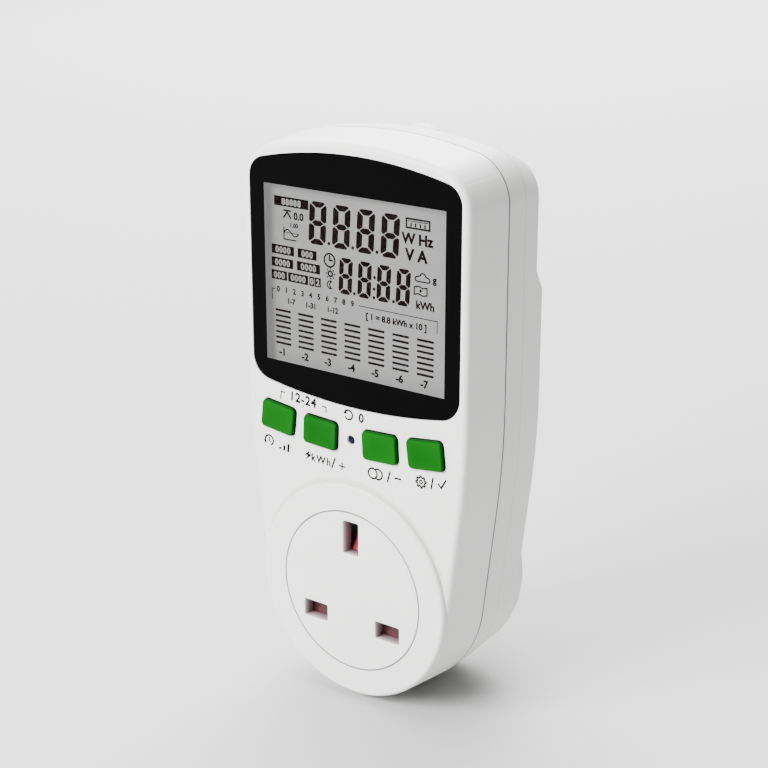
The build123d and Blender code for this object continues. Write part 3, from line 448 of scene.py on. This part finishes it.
# The display glass is a sandwich of two plates with a grey reflector behind. Its front
# is a soft silver grey, darker to the left with painted shade, and part of its light is a
# painted glow of its own. A milky diffuser lies behind it.
# Painted shade: the display's front is darker towards its left.
left_shade = (0.78, 0.78, 0.77)
glass_shades = [(-29.0, left_shade), (8.0, white)]
# A painted glow: the display's front gives off some light of its own.
painted_glow_colour = (1, 1, 0.99, 1)
painted_glow_strength = 0.26
glass_grey = surface(
    "display_grey", (0.11, 0.11, 0.109), 0.4,
    grain=0.12, relief=0.0008, mottle=0.03, gloss_change=0.03, sheen=0.1,
)
tinted(glass_grey, along(glass_grey, "X"), glass_shades)
glass_shader = glass_grey.node_tree.nodes["Principled BSDF"]
glass_shader.inputs["Emission Color"].default_value = painted_glow_colour
glass_shader.inputs["Emission Strength"].default_value = painted_glow_strength
frame["nodes"]["lcd_glass"].data.materials[0] = glass_grey

# The display's figures are etched electrodes under the front plate: dark brown when on.
# Each is a thin film on the glass. Four large figures stand over four smaller ones.
ink_front = -31.33
ink_back = -31.3
figure_ink = surface(
    "figure_ink", (0.0042, 0.0018, 0.0018), 0.5, grain=0.2, relief=0.0005, mottle=0.15, sheen=0.01
)
figure_lean = 0.054


def leaning(points, x, z):
    """Puts points of a figure at a place, with the figures' slight slant."""
    return [(x + px + pz * figure_lean, z + pz) for px, pz in points]


def figure_eight(x, z, width, height, side, level, gap, cut):
    """The seven segments of one figure, from the lower left corner of the figure."""
    half = height / 2
    edge = cut / 2 - gap / 2
    corner = cut / 2 + gap * 0.6
    tip = side * 0.4 + gap
    shoulder = side + gap / 2
    upper_left = [
        (0, half + cut / 2), (side * 0.35, half + gap), (side, half + level / 2 + gap),
        (side, height - level - gap * 1.6), (edge, height - cut / 2 - gap), (0, height - cut),
    ]
    top = [
        (cut, height), (corner, height - cut / 2 + gap * 0.2), (side + gap, height - level),
        (width - side - gap, height - level), (width - corner, height - cut / 2 + gap * 0.2),
        (width - cut, height),
    ]
    middle = [
        (tip, half), (shoulder, half - level / 2), (width - shoulder, half - level / 2),
        (width - tip, half), (width - shoulder, half + level / 2), (shoulder, half + level / 2),
    ]
    upper_right = [(width - px, pz) for px, pz in upper_left[::-1]]
    below = [[(px, height - pz) for px, pz in segment[::-1]] for segment in (upper_left, upper_right, top)]
    return [leaning(segment, x, z) for segment in [upper_left, upper_right, top, middle] + below]


def round_dot(x, z, radius, steps=20):
    """A round dot's outline."""
    turns = [2 * pi * i / steps for i in range(steps)]
    return [(x + radius * cos(turn), z + radius * sin(turn)) for turn in turns]


large_figure = {"width": 5.2, "height": 10.4, "side": 1.7, "level": 1.4, "gap": 0.16, "cut": 1.0}
large_left, large_low, large_pitch = -14.95, 85.0, 7.13
large_point, large_points = 0.42, [(-8.7, 85.8), (-1.6, 85.8), (5.5, 85.8)]
small_figure = {"width": 3.95, "height": 8.8, "side": 1.32, "level": 1.2, "gap": 0.13, "cut": 0.8}
small_left, small_low, small_pitch = -5.95, 74.2, 5.6
small_point, small_points = 0.4, [(-1.15, 74.8), (10.3, 74.8), (4.6, 74.8), (4.65, 76.85), (4.8, 79.65)]
figures = bmesh.new()
for count in range(4):
    for outline in figure_eight(large_left + large_pitch * count, large_low, **large_figure):
        add_plate(figures, outline, ink_front, ink_back)
    for outline in figure_eight(small_left + small_pitch * count, small_low, **small_figure):
        add_plate(figures, outline, ink_front, ink_back)
for radius, places in ((large_point, large_points), (small_point, small_points)):
    for x, z in places:
        add_plate(figures, round_dot(x, z, radius), ink_front, ink_back)
bmesh.ops.recalc_face_normals(figures, faces=figures.faces)
settle(mesh_piece("display_figures", figures, figure_ink), "case", "lcd_glass")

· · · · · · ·

WHAT YOU SHOULD DO → Restate the whole listing exactly, leaving out nothing.

OUTPUT OF THE TASK →
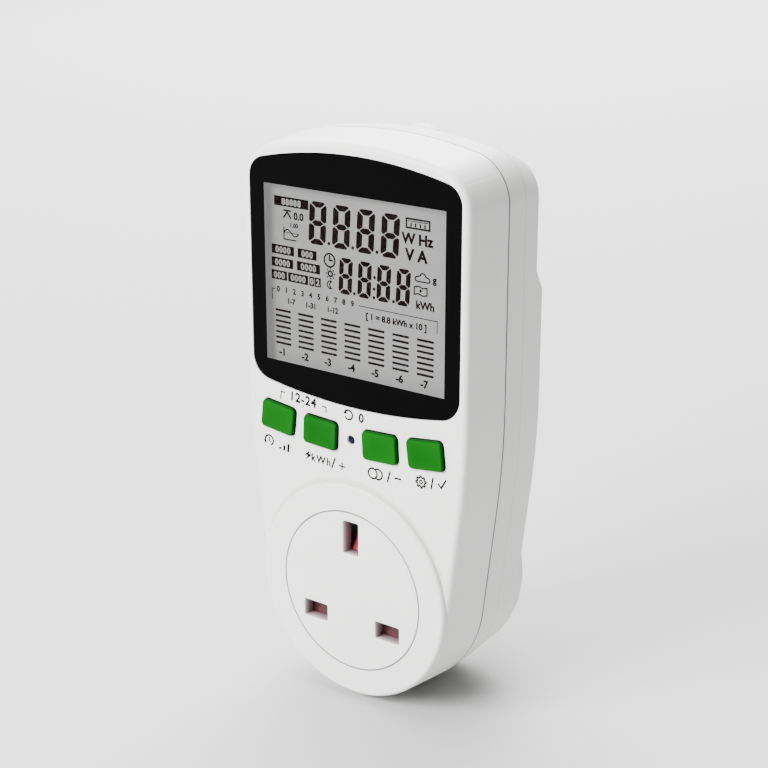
The build123d and Blender code for this object continues. Write part 3, from line 448 of scene.py on. This part finishes it.
# The display glass is a sandwich of two plates with a grey reflector behind. Its front
# is a soft silver grey, darker to the left with painted shade, and part of its light is a
# painted glow of its own. A milky diffuser lies behind it.
# Painted shade: the display's front is darker towards its left.
left_shade = (0.78, 0.78, 0.77)
glass_shades = [(-29.0, left_shade), (8.0, white)]
# A painted glow: the display's front gives off some light of its own.
painted_glow_colour = (1, 1, 0.99, 1)
painted_glow_strength = 0.26
glass_grey = surface(
    "display_grey", (0.11, 0.11, 0.109), 0.4,
    grain=0.12, relief=0.0008, mottle=0.03, gloss_change=0.03, sheen=0.1,
)
tinted(glass_grey, along(glass_grey, "X"), glass_shades)
glass_shader = glass_grey.node_tree.nodes["Principled BSDF"]
glass_shader.inputs["Emission Color"].default_value = painted_glow_colour
glass_shader.inputs["Emission Strength"].default_value = painted_glow_strength
frame["nodes"]["lcd_glass"].data.materials[0] = glass_grey

# The display's figures are etched electrodes under the front plate: dark brown when on.
# Each is a thin film on the glass. Four large figures stand over four smaller ones.
ink_front = -31.33
ink_back = -31.3
figure_ink = surface(
    "figure_ink", (0.0042, 0.0018, 0.0018), 0.5, grain=0.2, relief=0.0005, mottle=0.15, sheen=0.01
)
figure_lean = 0.054


def leaning(points, x, z):
    """Puts points of a figure at a place, with the figures' slight slant."""
    return [(x + px + pz * figure_lean, z + pz) for px, pz in points]


def figure_eight(x, z, width, height, side, level, gap, cut):
    """The seven segments of one figure, from the lower left corner of the figure."""
    half = height / 2
    edge = cut / 2 - gap / 2
    corner = cut / 2 + gap * 0.6
    tip = side * 0.4 + gap
    shoulder = side + gap / 2
    upper_left = [
        (0, half + cut / 2), (side * 0.35, half + gap), (side, half + level / 2 + gap),
        (side, height - level - gap * 1.6), (edge, height - cut / 2 - gap), (0, height - cut),
    ]
    top = [
        (cut, height), (corner, height - cut / 2 + gap * 0.2), (side + gap, height - level),
        (width - side - gap, height - level), (width - corner, height - cut / 2 + gap * 0.2),
        (width - cut, height),
    ]
    middle = [
        (tip, half), (shoulder, half - level / 2), (width - shoulder, half - level / 2),
        (width - tip, half), (width - shoulder, half + level / 2), (shoulder, half + level / 2),
    ]
    upper_right = [(width - px, pz) for px, pz in upper_left[::-1]]
    below = [[(px, height - pz) for px, pz in segment[::-1]] for segment in (upper_left, upper_right, top)]
    return [leaning(segment, x, z) for segment in [upper_left, upper_right, top, middle] + below]


def round_dot(x, z, radius, steps=20):
    """A round dot's outline."""
    turns = [2 * pi * i / steps for i in range(steps)]
    return [(x + radius * cos(turn), z + radius * sin(turn)) for turn in turns]


large_figure = {"width": 5.2, "height": 10.4, "side": 1.7, "level": 1.4, "gap": 0.16, "cut": 1.0}
large_left, large_low, large_pitch = -14.95, 85.0, 7.13
large_point, large_points = 0.42, [(-8.7, 85.8), (-1.6, 85.8), (5.5, 85.8)]
small_figure = {"width": 3.95, "height": 8.8, "side": 1.32, "level": 1.2, "gap": 0.13, "cut": 0.8}
small_left, small_low, small_pitch = -5.95, 74.2, 5.6
small_point, small_points = 0.4, [(-1.15, 74.8), (10.3, 74.8), (4.6, 74.8), (4.65, 76.85), (4.8, 79.65)]
figures = bmesh.new()
for count in range(4):
    for outline in figure_eight(large_left + large_pitch * count, large_low, **large_figure):
        add_plate(figures, outline, ink_front, ink_back)
    for outline in figure_eight(small_left + small_pitch * count, small_low, **small_figure):
        add_plate(figures, outline, ink_front, ink_back)
for radius, places in ((large_point, large_points), (small_point, small_points)):
    for x, z in places:
        add_plate(figures, round_dot(x, z, radius), ink_front, ink_back)
bmesh.ops.recalc_face_normals(figures, faces=figures.faces)
settle(mesh_piece("display_figures", figures, figure_ink), "case", "lcd_glass")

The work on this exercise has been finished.